Public records, in the form of victims’ lawsuits and the 2021 trial of Epstein’s accomplice Ghislaine Maxwell, have long detailed how Epstein preyed on vulnerable teen girls and young women. He offered them money or educational opportunities in exchange for sexualized massages and raped them during some encounters.

When Epstein’s assistant Sarah Kellen was deposed for a victim’s lawsuit in 2010—throughout which she invoked her Fifth Amendment rights—victims’ attorneys peppered her with questions about Copperfield.

“You are aware, are you not, that David Copperfield and Jeffrey Epstein used to share for sexual—for sex, girls under the age of 16?” victim’s lawyer Spencer Kuvin asked her. (No Epstein victims, it should be noted, have publicly accused Copperfield of any abuse, nor has he been charged or arrested in connection with Epstein.)

Kellen pleaded the Fifth.

Another lawyer, Katherine Ezell, questioned Kellen about the men's relationship and whether they recruited girls for each other. “To your knowledge,” Ezell asked, “are they involved in any sexual trafficking of young women?”

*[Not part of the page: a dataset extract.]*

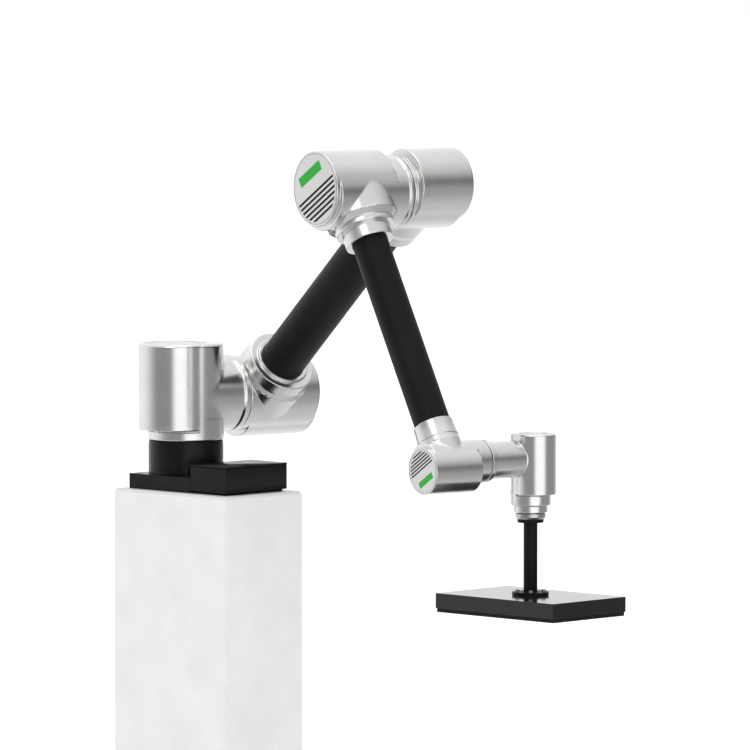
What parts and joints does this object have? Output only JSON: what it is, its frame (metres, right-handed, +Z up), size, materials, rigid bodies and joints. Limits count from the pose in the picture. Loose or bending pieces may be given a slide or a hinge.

Ezell’s other queries went unanswered:

“Do you know that when David Copperfield is in town, he gives Jeffrey Epstein tickets and Jeffrey gives some to young women to attend those shows?”

“And do you know that those girls are invited backstage after the show?”

After Palm Beach cops began investigating Epstein in 2005 for molesting scores of girls, they discovered a stash of phone message pads in his garbage. Copperfield or his assistants left more than a few for the creepy financier.

“It’s jackpot,” one cryptic January 2005 message said.

Another from December 2004 read, “Just called to say hello.”